**Entries supplied:**

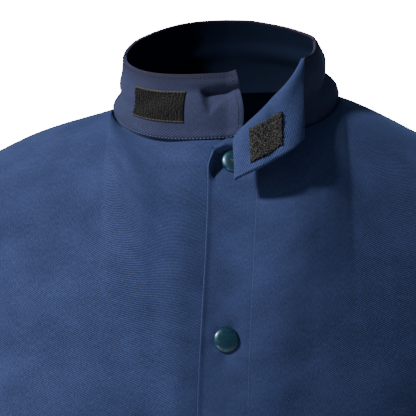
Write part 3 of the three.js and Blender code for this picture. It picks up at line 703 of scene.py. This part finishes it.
# The collar's own twill is greyer than the body's. The facing twill inside the neck is near black: painted
# shade, for the deep shade inside the collar.
collar_twill = twill_material("cotton_twill_collar_top_shade", "#121428", "#22263f", "#333752", 0.25 * MM)
shaded_facing_twill = twill_material("cotton_twill_facing_painted_shade", "#020713", "#040c1f", "#08142c", 0.2 * MM)
set_inputs(shaded_facing_twill.node_tree.nodes["Principled BSDF"],
           {"Sheen Weight": 0.04, "Specular IOR Level": 0.1})

# Painted shade: a band under the collar's top edge is darkened, for the shade where the top curves over.
tree = collar_twill.node_tree
shader = tree.nodes["Principled BSDF"]
unshaded = shader.inputs["Base Color"].links[0].from_socket
uv = add_node(tree, "ShaderNodeUVMap", {"uv_map": "UVMap"}).outputs["UV"]
below_top = add_node(tree, "ShaderNodeSeparateXYZ", {}, [("Vector", uv)]).outputs["Y"]
top_shade = add_node(tree, "ShaderNodeMapRange", {"From Min": -16 * MM, "From Max": -3 * MM, "To Max": 0.6},
                [("Value", below_top)]).outputs["Result"]
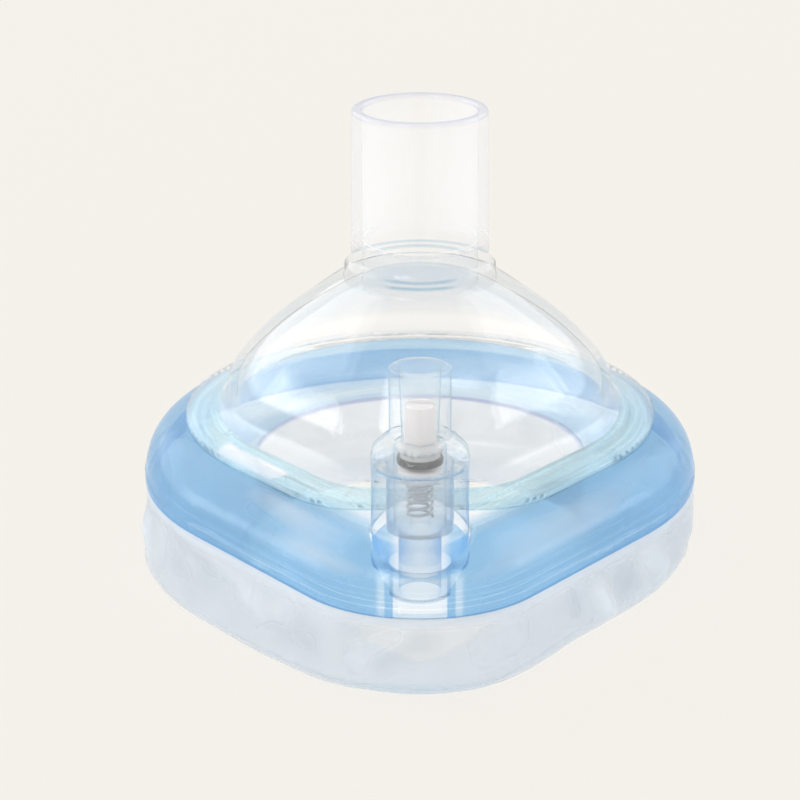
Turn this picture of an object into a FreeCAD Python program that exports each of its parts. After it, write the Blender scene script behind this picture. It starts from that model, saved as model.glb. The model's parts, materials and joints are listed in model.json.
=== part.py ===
import FreeCAD, Part
import math
import os

V = FreeCAD.Vector
UP = V(0, 0, 1)

# Plan of the face cushion: a nose circle and a chin circle joined by straight sides.
NOSE_R = 15.0
NOSE_Y = -22.25
CHIN_R = 32.2
CHIN_Y = 4.85

# Heights above the face that rests on the table.
SEAM_Z = 10.5
INNER_WELD_Z = 12.5
DOME_SIDE_Z = 22.0
DOME_TOP_Z = 37.6
RIM_Z = 56.0

# Blue moulded shell of the cushion. Profiles are (inset from the seam, height, nose rounding).
SHELL_WALL = 1.3
ROUNDING = 8.0
SHELL_OUTER = ((0.0, 10.5), (0.12, 12.6), (0.95, 14.7), (2.7, 16.4), (5.0, 17.4), (9.9, 18.8), (14.0, 19.5))
SHELL_CAVITY = ((1.3, 10.4), (1.42, 12.4), (2.1, 13.9), (3.5, 15.2), (5.5, 16.1), (10.2, 17.4), (14.0, 18.0))
OPENING = ((8.9, 21.5), (8.9, 18.8), (9.5, 17.8), (11.2, 15.6), (12.5, 13.7), (13.0, 12.5), (13.0, 8.0))
BEAD_PROUD = 0.12
BEAD_HIGH = 1.0

# Clear film bag under the shell.
FILM = 0.35
BAG_OUTER = ((3.2, 0.0, 3.2), (1.6, 0.4, 2.8), (0.5, 1.5, 1.9), (0.0, 3.4, 1.0), (-0.1, 6.2, 0.3), (0.0, SEAM_Z, 0.0))
BAG_INNER = ((9.6, 0.0), (11.2, 0.45), (12.3, 1.7), (12.9, 4.2), (13.06, 8.0), (13.0, INNER_WELD_Z))

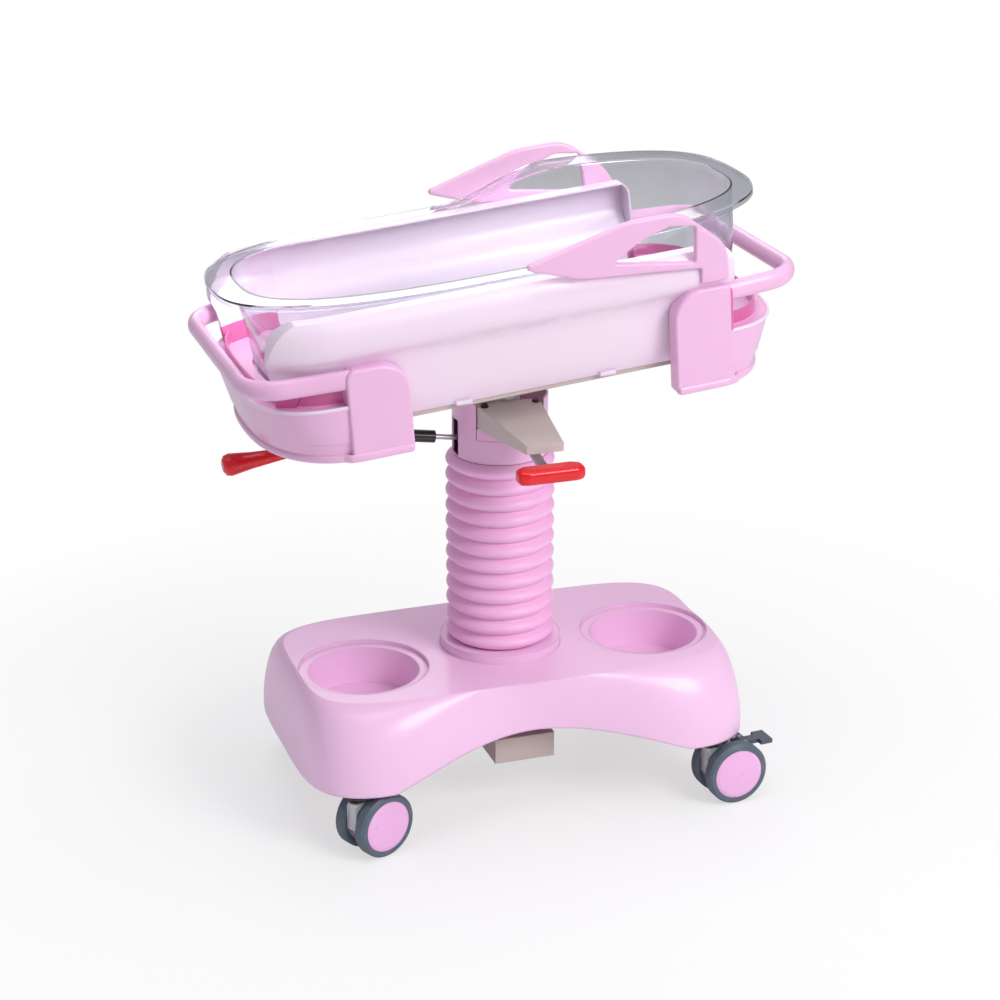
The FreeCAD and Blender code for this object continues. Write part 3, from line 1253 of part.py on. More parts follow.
def rounded_path(points, radius, height):
    """Lines joined by tangent arcs, as the spine for a sweep."""
    edges, start = [], points[0]
    for before, corner, after in zip(points, points[1:], points[2:]):
        arriving = (corner - before).normalize()
        leaving = (after - corner).normalize()
        bend = arriving.getAngle(leaving)
        setback = radius * math.tan(bend / 2)
        arc_start, arc_end = corner - arriving * setback, corner + leaving * setback
        inward = (leaving - arriving).normalize()
        middle = corner + inward * (radius / math.cos(bend / 2) - radius)
        edges.append(Part.makeLine(start, arc_start))
        edges.append(Part.Arc(arc_start, middle, arc_end).toShape())
        start = arc_end
    edges.append(Part.makeLine(start, points[-1]))
    wire = Part.Wire(edges)
    wire.translate(V(0, 0, height))
    return wire


def swept(name, path, section):
    """A solid along a path that runs through the section at its start."""
    spine = feature(name + "_path", path)
    profile = feature(name + "_section", section)
    item = doc.addObject("Part::Sweep", name)
    item.Sections = [profile]
    item.Spine = (spine, ["Edge%d" % number for number in range(1, len(path.Edges) + 1)])
    item.Solid = True
    item.Frenet = True
    return item


def make_handle(end, name, play):
    shift, rise, lift = ("head_cheek_shift", "head_handle_rise", "head_handle_shift") \
        if end > 0 else (0, 0, 0)
    root = V(end * value("handle_root_x - %s" % shift), -value("handle_root_y"), 0)
    bend = V(end * value("handle_end - %s" % lift), -value("handle_bend_y"), 0)
    height = value("handle_height + %s" % rise)
    points = [root, bend, V(bend.x, -bend.y, 0), V(root.x, -root.y, 0)]
    path = rounded_path(points, value("handle_corner"), height)
    along = (bend - root).normalize()
    ellipse = Part.Ellipse(V(0, 0, 0), value("handle_rise / 2") + play,
                           value("handle_width / 2") + play)
    section = Part.Wire(ellipse.toShape())
    section.Placement = FreeCAD.Placement(
        root + V(0, 0, height),
        FreeCAD.Rotation(V(0, 0, 1), V(-along.y, along.x, 0), along, "ZXY"))
    return swept(name, path, section)


make_shells_and_handles()


# ---------------------------------------------------------------- tub
def rim_line(across):
    """How far the rim stands above the foot's, rising in an S past the middle."""
    part = min(1.0, max(0.0, (across + 8) / 190))
    return value("head_rise") * part * part * (3 - 2 * part)


def rim_strip(name, above, below):
    """A band across the tub between two heights measured from the rim."""
    low_rim = value("low_rim")
    start, finish, step = -480, 480, 24
    stations = [start + step * number for number in range((finish - start) // step + 1)]
    curves = []
    for height in (above, below):
        curve = Part.BSplineCurve()
        curve.interpolate([V(x, -280, low_rim + rim_line(x) + height) for x in stations])
        curves.append(curve.toShape())
    ends = [Part.makeLine(curves[0].Vertexes[number].Point, curves[1].Vertexes[number].Point)
            for number in (0, 1)]
    face = Part.Face(Part.Wire(Part.__sortEdges__(curves + ends)))
    return feature(name, face.extrude(V(0, 560, 0)))


def make_tub():
    floor, wall = value("tub_floor"), value("tub_wall")
    depth = value("low_rim + head_rise") - floor + 6
    parts = (0, 0.03, 0.08, 0.4, 0.7, 1)
    outer = lofted("tub_outer", [(tub_outline(up), floor + depth * up) for up in parts])
    inner = lofted("tub_inner", [(tub_outline(up, wall), floor + wall + (depth - 2) * up)
                                 for up in parts])
    thickness = value("rim_thickness")
    above = rim_strip("tub_above", 80, -thickness / 2)
    block = cut("tub_block", outer, [above])

    def rim_half_width(across):
        part = rim_line(across) / value("head_rise")
        return value("rim_half_width") * (1 - part) + value("rim_head_half_width") * part

    def rim_plan(name, inset):
        points = superellipse(value("rim_foot") - inset, value("rim_head") - inset,
                              lambda x: rim_half_width(x) - inset, power=2.9, count=48)
        face = Part.Face(closed_curve(points, value("low_rim") - 40))
        return feature(name, face.extrude(V(0, 0, 120)))

    edge = common("tub_rim_edge", rim_plan("tub_rim_plan", 0),
                  rim_strip("tub_rim_band", 0, -2.2 * thickness))
    under = common("tub_rim_under", rim_plan("tub_rim_inner_plan", wall),
                   rim_strip("tub_under_band", -thickness, -3 * thickness))
    flange = cut("tub_flange", edge, [under])
    cradle_node("tub", cut("tub", fuse("tub_solid", [block, flange]), [inner]))


make_tub()


# ---------------------------------------------------------------- check and export
doc.recompute()
faulty = [item.Name for item in doc.Objects
          if "Invalid" in item.State or "Error" in item.State]
if faulty:
    raise RuntimeError("steps that failed: " + ", ".join(faulty))
os.makedirs("parts", exist_ok=True)
for name, item in NODES.items():
    shape = item.Shape
    if shape.isNull() or not shape.isValid() or not shape.Solids:
        raise RuntimeError("not a sound solid: " + name)
    shape.exportStep("parts/%s.step" % name)
    print("%-34s %8.1f cm3" % (name, shape.Volume / 1000))
print(len(NODES), "nodes")
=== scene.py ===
# %% [markdown]
# # A hospital bassinet in pink plastic
#
# The bassinet is a clear tub in a pink cradle, on a lifting column over a lobed base with
# four twin-wheel casters.  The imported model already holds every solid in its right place, in
# metres: origin on the floor under the column, +Z up, +X to the head end.  This lesson
# gives those solids their surfaces and makes the few pieces whose look needs more than a
# plain solid: the pleated bellows, the lip and bead along each end shell, the strips that
# carry the sleeve up to the hood, the soft edges of the guards and the paddle, and the
# hood's two screws.

# %% Load the model
import json
import math
import bpy
import bmesh
from mathutils import Matrix, Vector


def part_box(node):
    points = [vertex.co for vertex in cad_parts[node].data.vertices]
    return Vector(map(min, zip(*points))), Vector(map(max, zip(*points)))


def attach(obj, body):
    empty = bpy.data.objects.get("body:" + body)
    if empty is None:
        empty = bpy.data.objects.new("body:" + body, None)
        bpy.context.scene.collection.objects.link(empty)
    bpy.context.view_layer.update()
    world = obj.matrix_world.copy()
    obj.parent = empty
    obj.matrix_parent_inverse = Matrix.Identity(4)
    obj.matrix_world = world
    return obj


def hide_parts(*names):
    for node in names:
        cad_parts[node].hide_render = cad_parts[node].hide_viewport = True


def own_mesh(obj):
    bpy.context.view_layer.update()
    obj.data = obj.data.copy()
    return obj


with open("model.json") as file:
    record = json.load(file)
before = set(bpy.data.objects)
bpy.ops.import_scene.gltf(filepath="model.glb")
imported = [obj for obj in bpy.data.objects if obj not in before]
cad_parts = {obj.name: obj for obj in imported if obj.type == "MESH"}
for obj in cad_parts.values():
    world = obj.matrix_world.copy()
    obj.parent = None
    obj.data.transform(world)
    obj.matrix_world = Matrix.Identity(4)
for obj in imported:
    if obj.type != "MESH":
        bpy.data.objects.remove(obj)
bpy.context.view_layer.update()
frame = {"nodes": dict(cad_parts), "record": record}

# %% [markdown]
# ## The camera
#
# A long lens from the foot end, a little above the tub, shows one long side and the foot.
# It looks 18.7 degrees off the square view and 20.9 degrees down.

# %% Camera
CAMERA_PLACE = (-1.152, -3.400, 1.834)
CAMERA_TURN = math.radians(18.72)
CAMERA_DIP = math.radians(20.88)
LENS_PIXELS = 2501.0
FRAME_PIXELS = 1000.0
SENSOR = 36.0

camera_data = bpy.data.cameras.new("bassinet_camera")
camera_data.sensor_width = SENSOR
camera_data.lens = LENS_PIXELS / FRAME_PIXELS * SENSOR
camera_data.clip_end = 60
camera = bpy.data.objects.new("bassinet_camera", camera_data)
camera.location = CAMERA_PLACE
camera.rotation_euler = (math.pi / 2 - CAMERA_DIP, 0, -CAMERA_TURN)
bpy.context.scene.collection.objects.link(camera)
bpy.context.scene.camera = camera
bpy.context.scene.view_settings.view_transform = "Standard"
print("lens", round(camera_data.lens, 1), "mm")

# %% [markdown]
# ## Node helpers
#
# Materials and shapes below are small trees of nodes.  The helpers keep them short: one
# adds a node and sets its inputs, one adds a Math node and one names the inputs of a tree.
# A shader group is an effect that several materials share.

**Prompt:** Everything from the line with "in imported if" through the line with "SENSOR = 36.0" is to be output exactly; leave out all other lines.

**Exercise output:**
cad_parts = {obj.name: obj for obj in imported if obj.type == "MESH"}
for obj in cad_parts.values():
    world = obj.matrix_world.copy()
    obj.parent = None
    obj.data.transform(world)
    obj.matrix_world = Matrix.Identity(4)
for obj in imported:
    if obj.type != "MESH":
        bpy.data.objects.remove(obj)
bpy.context.view_layer.update()
frame = {"nodes": dict(cad_parts), "record": record}

# %% [markdown]
# ## The camera
#
# A long lens from the foot end, a little above the tub, shows one long side and the foot.
# It looks 18.7 degrees off the square view and 20.9 degrees down.

# %% Camera
CAMERA_PLACE = (-1.152, -3.400, 1.834)
CAMERA_TURN = math.radians(18.72)
CAMERA_DIP = math.radians(20.88)
LENS_PIXELS = 2501.0
FRAME_PIXELS = 1000.0
SENSOR = 36.0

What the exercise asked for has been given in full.